— START OF INPUT RECORDS —

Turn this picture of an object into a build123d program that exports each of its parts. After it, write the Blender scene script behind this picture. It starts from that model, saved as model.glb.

— END OF INPUT RECORDS —
— START OF INPUT RECORDS —

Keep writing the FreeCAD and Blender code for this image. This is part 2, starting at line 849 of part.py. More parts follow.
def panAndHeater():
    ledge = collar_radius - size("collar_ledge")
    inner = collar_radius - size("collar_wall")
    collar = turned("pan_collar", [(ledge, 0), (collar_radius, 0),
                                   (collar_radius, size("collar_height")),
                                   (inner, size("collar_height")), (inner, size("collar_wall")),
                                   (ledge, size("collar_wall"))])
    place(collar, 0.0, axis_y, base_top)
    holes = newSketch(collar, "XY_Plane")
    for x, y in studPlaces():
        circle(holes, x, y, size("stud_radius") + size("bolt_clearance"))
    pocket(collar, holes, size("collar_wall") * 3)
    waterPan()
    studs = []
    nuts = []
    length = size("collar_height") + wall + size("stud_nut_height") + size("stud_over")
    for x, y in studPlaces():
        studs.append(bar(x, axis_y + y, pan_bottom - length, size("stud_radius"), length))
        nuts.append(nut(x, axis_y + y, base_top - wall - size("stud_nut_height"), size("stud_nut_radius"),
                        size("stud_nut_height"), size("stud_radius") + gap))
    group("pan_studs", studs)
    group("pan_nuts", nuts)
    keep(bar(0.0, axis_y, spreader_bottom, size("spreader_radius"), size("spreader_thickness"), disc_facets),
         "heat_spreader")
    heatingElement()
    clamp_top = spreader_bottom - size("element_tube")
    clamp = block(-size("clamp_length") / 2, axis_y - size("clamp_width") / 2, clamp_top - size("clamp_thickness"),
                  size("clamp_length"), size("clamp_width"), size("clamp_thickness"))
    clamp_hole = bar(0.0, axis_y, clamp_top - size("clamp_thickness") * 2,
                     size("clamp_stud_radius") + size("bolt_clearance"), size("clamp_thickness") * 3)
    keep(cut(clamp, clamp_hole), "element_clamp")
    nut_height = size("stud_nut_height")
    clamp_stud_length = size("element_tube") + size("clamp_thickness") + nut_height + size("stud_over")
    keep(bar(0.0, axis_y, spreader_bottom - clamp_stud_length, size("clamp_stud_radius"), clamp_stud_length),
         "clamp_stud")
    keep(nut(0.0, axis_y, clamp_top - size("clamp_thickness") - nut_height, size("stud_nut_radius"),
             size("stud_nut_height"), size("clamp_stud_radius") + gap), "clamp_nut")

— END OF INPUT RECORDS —
— START OF INPUT RECORDS —

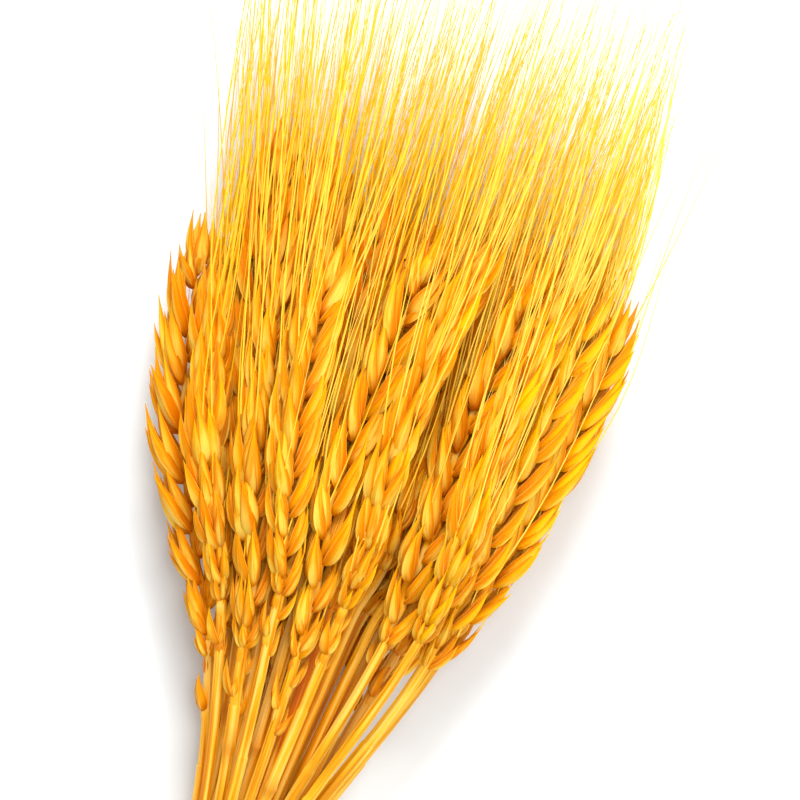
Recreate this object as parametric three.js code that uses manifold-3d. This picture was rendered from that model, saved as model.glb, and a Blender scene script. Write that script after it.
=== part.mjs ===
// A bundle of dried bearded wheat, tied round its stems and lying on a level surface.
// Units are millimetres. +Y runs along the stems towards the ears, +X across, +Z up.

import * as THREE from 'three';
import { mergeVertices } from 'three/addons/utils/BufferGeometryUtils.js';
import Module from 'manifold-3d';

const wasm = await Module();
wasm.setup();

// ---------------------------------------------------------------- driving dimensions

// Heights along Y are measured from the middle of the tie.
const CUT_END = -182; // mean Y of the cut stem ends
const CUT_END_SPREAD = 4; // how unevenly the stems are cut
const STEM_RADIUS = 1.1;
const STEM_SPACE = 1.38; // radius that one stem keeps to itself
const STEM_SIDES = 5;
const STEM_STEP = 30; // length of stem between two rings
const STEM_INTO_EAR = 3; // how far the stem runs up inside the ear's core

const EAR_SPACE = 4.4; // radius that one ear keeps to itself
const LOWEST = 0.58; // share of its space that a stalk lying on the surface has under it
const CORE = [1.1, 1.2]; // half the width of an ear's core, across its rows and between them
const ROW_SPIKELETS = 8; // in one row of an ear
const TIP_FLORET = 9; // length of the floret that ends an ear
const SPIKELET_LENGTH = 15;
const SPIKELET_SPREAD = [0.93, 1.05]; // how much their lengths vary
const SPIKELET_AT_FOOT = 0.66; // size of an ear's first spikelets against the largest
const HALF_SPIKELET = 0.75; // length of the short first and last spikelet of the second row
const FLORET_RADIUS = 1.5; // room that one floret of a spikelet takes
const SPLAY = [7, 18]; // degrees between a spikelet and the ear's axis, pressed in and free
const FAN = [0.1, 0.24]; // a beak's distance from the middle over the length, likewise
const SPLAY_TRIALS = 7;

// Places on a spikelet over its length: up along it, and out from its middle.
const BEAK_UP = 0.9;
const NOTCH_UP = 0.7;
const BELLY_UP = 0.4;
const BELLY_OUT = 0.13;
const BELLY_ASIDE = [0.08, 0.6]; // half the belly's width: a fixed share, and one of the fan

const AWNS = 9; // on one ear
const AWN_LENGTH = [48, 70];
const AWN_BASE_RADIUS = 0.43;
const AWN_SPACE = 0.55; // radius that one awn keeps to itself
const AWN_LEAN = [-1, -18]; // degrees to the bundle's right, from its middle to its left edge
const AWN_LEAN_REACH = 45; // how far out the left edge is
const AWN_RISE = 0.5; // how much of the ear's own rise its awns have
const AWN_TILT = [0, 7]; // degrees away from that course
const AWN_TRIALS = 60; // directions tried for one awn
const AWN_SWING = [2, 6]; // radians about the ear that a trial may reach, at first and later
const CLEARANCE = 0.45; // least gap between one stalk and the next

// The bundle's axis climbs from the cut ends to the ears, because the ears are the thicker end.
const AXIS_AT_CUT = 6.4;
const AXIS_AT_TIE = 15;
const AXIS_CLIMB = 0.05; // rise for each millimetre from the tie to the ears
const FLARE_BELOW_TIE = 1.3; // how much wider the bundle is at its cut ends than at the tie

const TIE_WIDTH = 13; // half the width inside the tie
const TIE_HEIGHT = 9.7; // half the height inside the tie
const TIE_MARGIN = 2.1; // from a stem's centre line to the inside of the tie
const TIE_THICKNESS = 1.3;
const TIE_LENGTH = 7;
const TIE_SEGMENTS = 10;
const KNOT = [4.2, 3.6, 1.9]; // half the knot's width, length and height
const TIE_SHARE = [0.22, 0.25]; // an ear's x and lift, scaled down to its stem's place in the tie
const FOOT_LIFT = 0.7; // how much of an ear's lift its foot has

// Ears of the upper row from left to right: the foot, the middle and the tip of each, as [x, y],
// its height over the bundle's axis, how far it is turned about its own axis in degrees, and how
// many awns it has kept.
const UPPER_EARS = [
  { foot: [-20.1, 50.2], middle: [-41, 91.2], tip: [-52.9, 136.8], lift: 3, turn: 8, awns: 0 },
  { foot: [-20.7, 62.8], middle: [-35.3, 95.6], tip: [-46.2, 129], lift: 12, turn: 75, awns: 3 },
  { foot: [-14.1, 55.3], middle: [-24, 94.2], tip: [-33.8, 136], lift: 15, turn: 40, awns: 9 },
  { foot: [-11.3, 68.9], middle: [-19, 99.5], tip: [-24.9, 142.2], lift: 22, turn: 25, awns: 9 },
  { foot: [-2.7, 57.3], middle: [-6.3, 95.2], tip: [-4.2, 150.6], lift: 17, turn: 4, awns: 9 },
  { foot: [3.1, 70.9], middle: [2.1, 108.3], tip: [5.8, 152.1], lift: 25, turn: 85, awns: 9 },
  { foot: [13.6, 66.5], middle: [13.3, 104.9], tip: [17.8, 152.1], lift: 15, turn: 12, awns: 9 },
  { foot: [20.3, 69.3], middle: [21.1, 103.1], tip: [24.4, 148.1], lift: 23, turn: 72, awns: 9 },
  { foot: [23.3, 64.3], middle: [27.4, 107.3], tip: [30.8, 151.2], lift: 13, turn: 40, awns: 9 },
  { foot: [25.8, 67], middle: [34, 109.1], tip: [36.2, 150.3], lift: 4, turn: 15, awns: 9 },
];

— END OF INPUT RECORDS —

(DIRECTION) Your task is to reproduce exactly the lines beginning at the line containing "Recreate this object" and ending at the line containing "across, +Z up.", inclusive.

(CORRECT OUTPUT)
Recreate this object as parametric three.js code that uses manifold-3d. This picture was rendered from that model, saved as model.glb, and a Blender scene script. Write that script after it.
=== part.mjs ===
// A bundle of dried bearded wheat, tied round its stems and lying on a level surface.
// Units are millimetres. +Y runs along the stems towards the ears, +X across, +Z up.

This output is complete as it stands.